The cast seems to be irreverently cut-and-pasted as well. Lu Yan (Jackie Chan), for example, is a drunken kung-fu master who becomes Jason’s tutor, wears an ill-fitting Rasta dreadlock wig and makes phallic jokes. His relationship with Jason is thoroughly un-Chinese: They are physically compassionate (hugging!) and willing to lay their lives on for one another within days of meeting — an intrinsically American drama. Together, these two explore a strange vision of ancient China. They fight their way through bamboo forests, vast deserts, and the drinking grounds of the Eight Immortals, an ancient restaurant where they fight à la Crouching Tiger, Hidden Dragon. These visions of the Chinese landscape are one of Forbidden Kingdom’s few saving graces. Peter Pau (who interestingly also worked on Crouching Tiger), serves as the director of photography, and his cinematography captures moments of indescribable beauty, far beyond what the film achieves in any other aspect of its production.
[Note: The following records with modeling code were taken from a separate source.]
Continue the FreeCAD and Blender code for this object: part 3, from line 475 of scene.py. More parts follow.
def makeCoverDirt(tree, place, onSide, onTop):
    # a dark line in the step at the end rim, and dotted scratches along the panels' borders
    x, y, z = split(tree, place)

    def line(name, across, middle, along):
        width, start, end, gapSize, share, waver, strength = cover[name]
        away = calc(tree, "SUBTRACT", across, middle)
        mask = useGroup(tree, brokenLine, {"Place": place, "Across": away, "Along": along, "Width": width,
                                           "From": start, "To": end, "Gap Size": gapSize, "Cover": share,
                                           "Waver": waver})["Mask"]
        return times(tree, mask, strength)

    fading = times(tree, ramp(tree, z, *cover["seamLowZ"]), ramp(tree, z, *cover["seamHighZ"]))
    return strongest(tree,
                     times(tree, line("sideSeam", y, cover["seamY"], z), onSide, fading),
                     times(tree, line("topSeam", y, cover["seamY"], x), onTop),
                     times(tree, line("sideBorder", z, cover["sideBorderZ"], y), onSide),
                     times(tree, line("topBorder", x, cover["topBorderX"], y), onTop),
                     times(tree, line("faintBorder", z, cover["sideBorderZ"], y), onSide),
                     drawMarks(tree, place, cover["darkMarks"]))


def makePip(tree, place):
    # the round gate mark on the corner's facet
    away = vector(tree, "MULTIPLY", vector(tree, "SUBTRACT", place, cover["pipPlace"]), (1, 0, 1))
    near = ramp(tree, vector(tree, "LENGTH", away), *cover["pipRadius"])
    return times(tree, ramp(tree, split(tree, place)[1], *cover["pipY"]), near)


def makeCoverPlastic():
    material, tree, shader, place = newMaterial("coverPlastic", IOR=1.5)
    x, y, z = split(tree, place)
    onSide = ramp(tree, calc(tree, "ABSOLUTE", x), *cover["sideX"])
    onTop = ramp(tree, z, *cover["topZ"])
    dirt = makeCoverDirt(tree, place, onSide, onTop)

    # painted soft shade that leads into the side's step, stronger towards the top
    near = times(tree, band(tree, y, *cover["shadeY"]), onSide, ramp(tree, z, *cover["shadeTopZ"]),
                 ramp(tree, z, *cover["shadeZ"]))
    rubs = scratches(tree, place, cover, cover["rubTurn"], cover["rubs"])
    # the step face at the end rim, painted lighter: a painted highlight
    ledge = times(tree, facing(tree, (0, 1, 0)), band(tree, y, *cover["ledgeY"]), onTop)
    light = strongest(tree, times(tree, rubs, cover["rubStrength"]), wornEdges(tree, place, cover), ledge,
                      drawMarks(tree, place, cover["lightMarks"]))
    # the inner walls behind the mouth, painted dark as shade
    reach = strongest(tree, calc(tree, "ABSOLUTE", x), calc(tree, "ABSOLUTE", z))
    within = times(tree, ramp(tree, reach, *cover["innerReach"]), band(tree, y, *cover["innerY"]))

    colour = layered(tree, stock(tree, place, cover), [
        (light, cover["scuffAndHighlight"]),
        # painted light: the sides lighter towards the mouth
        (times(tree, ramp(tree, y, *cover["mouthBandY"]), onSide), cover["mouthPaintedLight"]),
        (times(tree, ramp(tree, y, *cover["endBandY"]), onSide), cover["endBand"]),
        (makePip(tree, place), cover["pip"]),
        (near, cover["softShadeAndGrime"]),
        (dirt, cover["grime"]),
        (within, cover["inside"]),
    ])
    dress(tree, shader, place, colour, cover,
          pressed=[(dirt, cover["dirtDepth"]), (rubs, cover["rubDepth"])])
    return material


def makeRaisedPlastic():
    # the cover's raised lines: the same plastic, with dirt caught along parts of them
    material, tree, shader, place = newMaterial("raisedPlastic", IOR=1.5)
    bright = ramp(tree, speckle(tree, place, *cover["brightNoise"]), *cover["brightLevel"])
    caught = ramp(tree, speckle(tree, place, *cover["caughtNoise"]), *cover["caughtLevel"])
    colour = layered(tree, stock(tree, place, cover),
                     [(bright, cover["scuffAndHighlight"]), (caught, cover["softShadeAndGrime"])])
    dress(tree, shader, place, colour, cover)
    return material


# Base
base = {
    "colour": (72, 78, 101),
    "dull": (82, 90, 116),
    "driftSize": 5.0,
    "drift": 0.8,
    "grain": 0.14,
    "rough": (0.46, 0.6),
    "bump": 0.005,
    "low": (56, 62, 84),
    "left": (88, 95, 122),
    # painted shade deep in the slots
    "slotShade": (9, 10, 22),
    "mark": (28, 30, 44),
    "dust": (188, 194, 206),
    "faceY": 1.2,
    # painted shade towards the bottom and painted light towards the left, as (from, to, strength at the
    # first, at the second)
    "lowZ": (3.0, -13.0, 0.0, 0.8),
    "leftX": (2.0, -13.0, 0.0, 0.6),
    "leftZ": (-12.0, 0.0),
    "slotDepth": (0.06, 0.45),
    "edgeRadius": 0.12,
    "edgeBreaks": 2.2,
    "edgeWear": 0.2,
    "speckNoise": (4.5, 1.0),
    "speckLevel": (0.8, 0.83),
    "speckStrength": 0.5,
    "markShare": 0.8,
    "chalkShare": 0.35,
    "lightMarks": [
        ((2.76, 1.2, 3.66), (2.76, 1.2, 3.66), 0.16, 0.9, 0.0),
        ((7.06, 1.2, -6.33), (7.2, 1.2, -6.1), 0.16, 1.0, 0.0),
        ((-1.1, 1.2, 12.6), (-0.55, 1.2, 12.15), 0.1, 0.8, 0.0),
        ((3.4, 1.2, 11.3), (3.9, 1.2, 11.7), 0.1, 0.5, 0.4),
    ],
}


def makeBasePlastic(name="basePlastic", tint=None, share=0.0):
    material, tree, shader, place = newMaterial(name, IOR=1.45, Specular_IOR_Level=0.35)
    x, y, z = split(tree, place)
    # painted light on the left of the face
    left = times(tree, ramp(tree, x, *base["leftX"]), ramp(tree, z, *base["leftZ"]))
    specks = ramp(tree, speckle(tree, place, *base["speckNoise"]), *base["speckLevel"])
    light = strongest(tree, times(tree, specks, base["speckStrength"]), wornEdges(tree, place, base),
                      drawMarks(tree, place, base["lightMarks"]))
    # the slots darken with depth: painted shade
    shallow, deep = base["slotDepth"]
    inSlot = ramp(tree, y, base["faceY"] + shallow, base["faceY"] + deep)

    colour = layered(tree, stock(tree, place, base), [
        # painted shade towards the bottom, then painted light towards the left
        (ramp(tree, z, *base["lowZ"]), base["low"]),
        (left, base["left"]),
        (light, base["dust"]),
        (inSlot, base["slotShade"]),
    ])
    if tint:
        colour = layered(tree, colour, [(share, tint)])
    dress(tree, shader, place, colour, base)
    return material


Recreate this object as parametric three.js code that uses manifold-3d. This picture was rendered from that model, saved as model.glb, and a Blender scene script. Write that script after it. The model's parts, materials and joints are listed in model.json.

Jason’s preliminary dream is a metaphor for the entire film: The Forbidden Kingdom is strangely unconvincing, mainly because it’s the fantasy world of those individuals who were raised on kung-fu classics but were never interested in learning what ancient China might actually have looked or felt like. The sets look like a Disney film’s vision of China, costumes are picked from myriad dynasties and its characters are more like caricatures. The Forbidden Kingdom reads almost like a joke (“A kung-fu master, a monk, an Asian girl and a white guy walk into a palace …”). It’s a movie that isn’t certain of its audience: It doesn’t feel like a legitimate martial arts film, and at times seems like irreverent pastiche. Neither is it successful as a rags-to-riches, Cinderella film: The bells and whistles filmmakers use to set the movie in an ancient era leave characters less than developed and the plot line heavy-handed. Those who would truly enjoy Forbidden Kingdom are those like Jason — cinema junkies who want to see kung-fu movies without the cultural heart.